REQUIREMENT:
Hand back each line, unchanged, from the top down to the line where "angle, and the" sits.

DATASET EXCERPT:
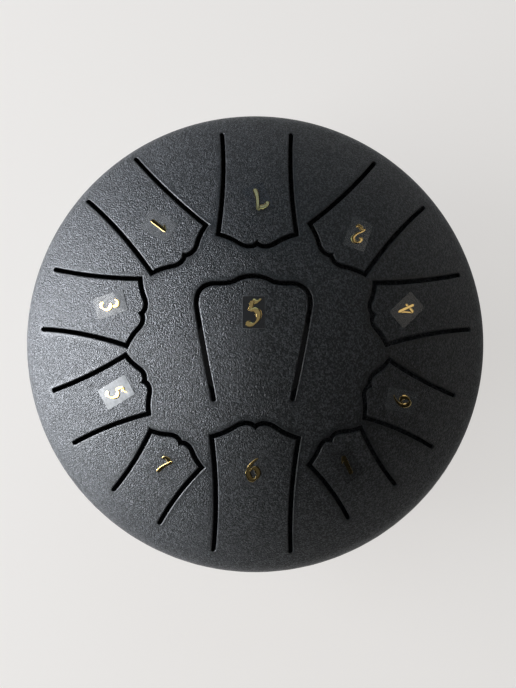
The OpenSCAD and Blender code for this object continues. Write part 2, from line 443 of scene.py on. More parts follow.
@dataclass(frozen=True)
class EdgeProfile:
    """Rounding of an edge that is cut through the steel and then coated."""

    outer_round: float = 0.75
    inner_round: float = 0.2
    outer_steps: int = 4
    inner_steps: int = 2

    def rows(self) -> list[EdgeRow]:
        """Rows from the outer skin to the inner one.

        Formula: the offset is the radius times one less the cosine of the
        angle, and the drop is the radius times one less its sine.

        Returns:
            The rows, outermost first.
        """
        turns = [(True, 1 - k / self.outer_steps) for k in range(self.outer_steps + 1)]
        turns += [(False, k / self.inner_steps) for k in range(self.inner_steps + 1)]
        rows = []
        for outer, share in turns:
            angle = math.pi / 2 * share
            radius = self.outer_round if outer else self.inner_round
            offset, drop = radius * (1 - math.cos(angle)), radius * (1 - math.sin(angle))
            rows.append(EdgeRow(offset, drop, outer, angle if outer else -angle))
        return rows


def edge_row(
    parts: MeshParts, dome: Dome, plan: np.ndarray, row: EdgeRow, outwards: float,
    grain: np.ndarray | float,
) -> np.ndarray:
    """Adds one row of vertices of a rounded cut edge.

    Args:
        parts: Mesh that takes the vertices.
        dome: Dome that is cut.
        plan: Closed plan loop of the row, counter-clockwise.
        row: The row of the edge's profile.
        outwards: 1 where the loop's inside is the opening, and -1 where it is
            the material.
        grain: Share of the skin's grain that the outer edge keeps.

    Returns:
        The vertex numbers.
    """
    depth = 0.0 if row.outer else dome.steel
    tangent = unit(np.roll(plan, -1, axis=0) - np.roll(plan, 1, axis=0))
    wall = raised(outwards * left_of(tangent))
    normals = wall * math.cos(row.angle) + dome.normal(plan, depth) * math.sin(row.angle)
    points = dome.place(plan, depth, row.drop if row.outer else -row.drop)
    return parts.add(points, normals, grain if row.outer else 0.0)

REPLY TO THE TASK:
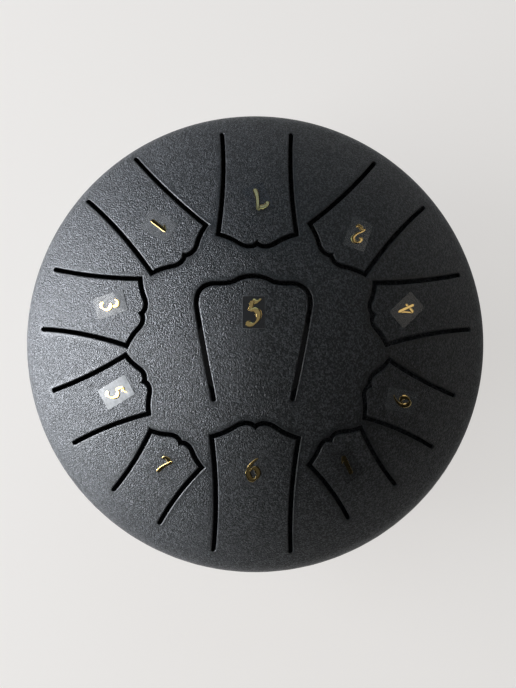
The OpenSCAD and Blender code for this object continues. Write part 2, from line 443 of scene.py on. More parts follow.
@dataclass(frozen=True)
class EdgeProfile:
    """Rounding of an edge that is cut through the steel and then coated."""

    outer_round: float = 0.75
    inner_round: float = 0.2
    outer_steps: int = 4
    inner_steps: int = 2

    def rows(self) -> list[EdgeRow]:
        """Rows from the outer skin to the inner one.

        Formula: the offset is the radius times one less the cosine of the
        angle, and the drop is the radius times one less its sine.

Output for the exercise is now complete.